Task directions: Reproduce each line that includes the word "from".

Data to use:
══════
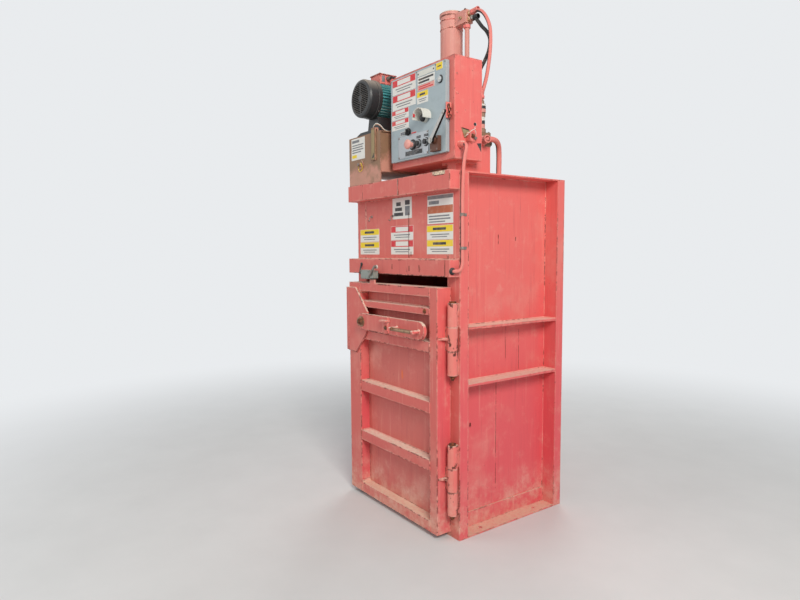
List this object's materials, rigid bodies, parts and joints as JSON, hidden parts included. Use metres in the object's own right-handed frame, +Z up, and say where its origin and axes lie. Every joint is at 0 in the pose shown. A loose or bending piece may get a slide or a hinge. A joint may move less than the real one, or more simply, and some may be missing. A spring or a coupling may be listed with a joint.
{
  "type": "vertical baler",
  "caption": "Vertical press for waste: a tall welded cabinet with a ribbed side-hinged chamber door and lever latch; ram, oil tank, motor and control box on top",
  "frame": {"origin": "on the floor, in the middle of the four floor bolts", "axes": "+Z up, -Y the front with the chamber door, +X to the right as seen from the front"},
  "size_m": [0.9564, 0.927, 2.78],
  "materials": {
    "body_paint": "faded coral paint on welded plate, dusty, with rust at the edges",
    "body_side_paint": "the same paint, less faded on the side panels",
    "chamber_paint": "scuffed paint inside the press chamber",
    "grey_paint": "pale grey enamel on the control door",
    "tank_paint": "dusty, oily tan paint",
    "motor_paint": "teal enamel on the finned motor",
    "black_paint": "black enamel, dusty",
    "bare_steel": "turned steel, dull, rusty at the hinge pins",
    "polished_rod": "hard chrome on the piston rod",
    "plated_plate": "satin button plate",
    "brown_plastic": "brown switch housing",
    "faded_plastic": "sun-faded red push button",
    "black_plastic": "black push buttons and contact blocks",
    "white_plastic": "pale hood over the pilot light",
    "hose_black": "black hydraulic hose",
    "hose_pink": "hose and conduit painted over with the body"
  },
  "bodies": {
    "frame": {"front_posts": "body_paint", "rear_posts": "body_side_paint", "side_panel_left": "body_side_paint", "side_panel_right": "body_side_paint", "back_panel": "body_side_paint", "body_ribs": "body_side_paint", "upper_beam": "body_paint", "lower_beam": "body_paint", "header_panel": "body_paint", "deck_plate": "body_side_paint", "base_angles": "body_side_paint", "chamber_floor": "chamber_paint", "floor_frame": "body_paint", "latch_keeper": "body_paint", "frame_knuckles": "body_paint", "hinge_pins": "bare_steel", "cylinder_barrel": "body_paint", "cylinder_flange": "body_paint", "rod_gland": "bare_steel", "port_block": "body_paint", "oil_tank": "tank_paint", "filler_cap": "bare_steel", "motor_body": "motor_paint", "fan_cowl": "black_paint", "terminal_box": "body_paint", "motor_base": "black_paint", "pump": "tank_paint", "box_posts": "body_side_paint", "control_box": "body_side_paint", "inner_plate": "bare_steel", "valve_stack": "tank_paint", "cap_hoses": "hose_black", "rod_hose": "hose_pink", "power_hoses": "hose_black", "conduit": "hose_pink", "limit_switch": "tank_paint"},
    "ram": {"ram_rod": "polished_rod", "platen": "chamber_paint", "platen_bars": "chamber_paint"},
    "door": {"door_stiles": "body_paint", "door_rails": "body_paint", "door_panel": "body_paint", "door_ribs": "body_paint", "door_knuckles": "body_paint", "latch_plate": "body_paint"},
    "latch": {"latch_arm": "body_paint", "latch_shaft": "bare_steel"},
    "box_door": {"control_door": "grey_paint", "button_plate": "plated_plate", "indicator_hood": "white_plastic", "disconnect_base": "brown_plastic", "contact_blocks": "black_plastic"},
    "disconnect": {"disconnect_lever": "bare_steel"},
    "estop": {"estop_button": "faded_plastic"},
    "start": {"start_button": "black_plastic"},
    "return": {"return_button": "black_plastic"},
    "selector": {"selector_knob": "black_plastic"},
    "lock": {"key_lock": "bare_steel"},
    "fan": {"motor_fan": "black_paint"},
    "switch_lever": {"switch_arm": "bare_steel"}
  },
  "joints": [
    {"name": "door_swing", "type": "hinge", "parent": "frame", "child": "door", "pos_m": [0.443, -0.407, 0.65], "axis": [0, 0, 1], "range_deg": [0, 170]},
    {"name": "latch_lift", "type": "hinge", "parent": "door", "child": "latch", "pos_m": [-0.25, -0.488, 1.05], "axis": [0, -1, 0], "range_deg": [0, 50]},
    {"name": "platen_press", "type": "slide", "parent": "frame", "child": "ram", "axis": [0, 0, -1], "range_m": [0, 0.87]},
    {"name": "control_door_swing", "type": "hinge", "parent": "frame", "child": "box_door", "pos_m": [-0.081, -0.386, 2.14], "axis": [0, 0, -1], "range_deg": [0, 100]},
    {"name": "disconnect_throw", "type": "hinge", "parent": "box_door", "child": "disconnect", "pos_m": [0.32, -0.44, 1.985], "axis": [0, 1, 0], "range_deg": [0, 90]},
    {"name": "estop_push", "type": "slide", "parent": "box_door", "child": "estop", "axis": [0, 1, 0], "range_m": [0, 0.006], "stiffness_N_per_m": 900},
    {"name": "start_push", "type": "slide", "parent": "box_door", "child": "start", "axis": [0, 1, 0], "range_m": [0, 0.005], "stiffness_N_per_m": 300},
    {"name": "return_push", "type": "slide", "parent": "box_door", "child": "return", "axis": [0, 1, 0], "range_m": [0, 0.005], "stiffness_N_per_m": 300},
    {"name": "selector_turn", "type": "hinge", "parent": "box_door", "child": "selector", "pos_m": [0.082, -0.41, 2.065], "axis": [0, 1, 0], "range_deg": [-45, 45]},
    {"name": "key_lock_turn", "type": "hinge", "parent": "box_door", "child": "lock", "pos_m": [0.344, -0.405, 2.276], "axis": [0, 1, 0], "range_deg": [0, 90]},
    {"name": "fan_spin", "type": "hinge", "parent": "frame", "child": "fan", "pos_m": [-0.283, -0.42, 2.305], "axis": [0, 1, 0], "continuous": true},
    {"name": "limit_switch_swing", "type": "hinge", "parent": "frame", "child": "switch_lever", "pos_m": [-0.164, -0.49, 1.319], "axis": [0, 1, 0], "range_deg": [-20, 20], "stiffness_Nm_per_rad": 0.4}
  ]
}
══════
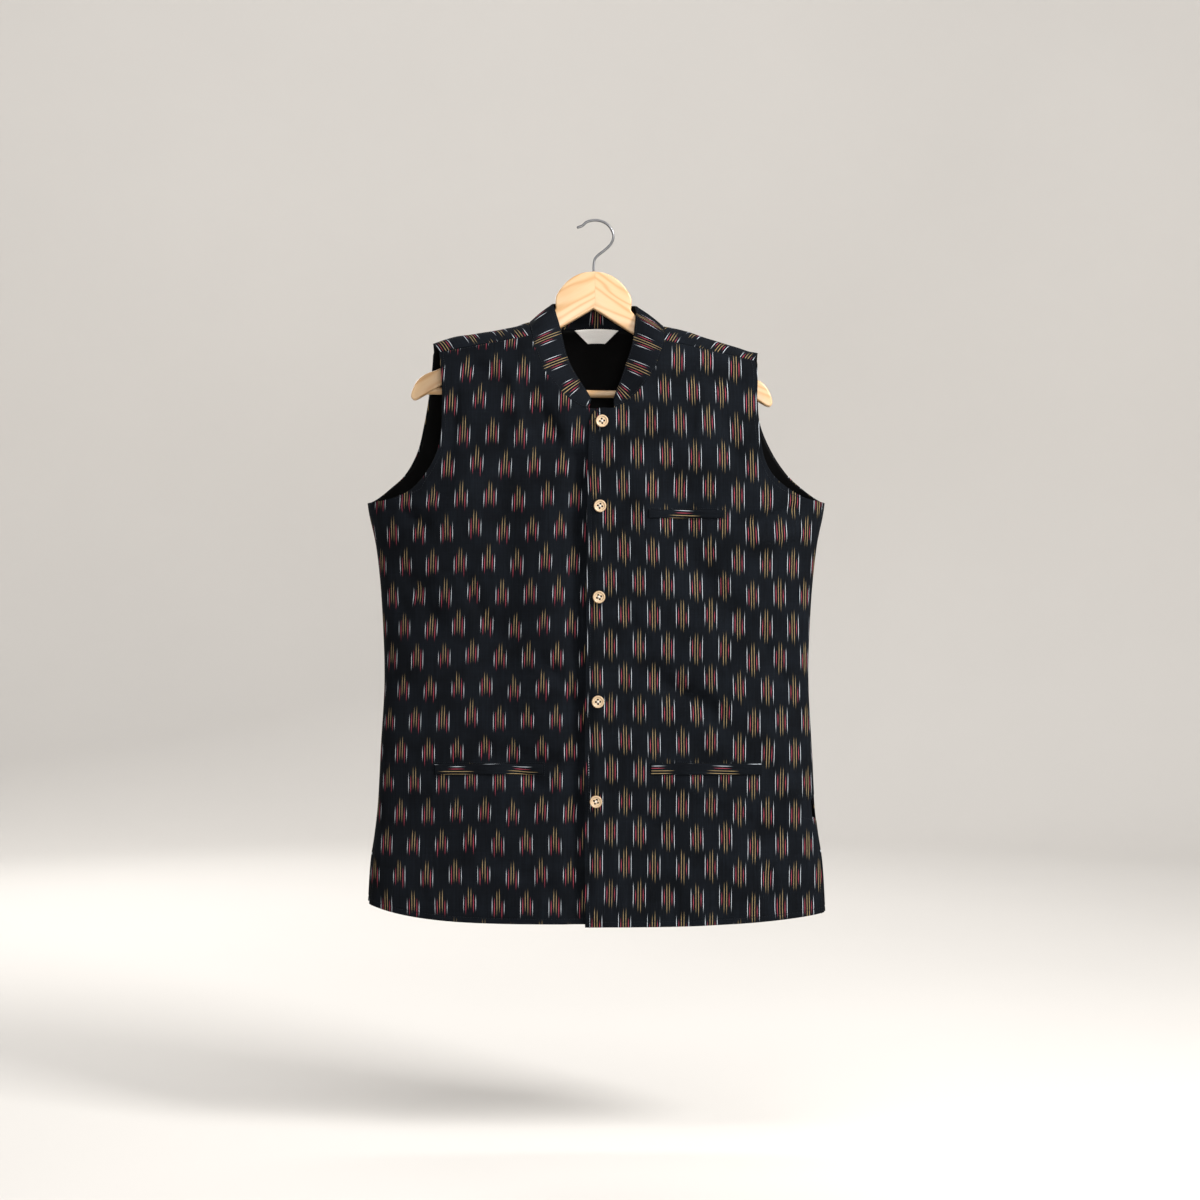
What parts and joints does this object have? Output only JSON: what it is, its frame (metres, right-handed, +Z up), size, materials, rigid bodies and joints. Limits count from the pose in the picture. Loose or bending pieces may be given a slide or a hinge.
══════
Solution below:
  "frame": {"origin": "on the floor, in the middle of the four floor bolts", "axes": "+Z up, -Y the front with the chamber door, +X to the right as seen from the front"},
What parts and joints does this object have? Output only JSON: what it is, its frame (metres, right-handed, +Z up), size, materials, rigid bodies and joints. Limits count from the pose in the picture. Loose or bending pieces may be given a slide or a hinge.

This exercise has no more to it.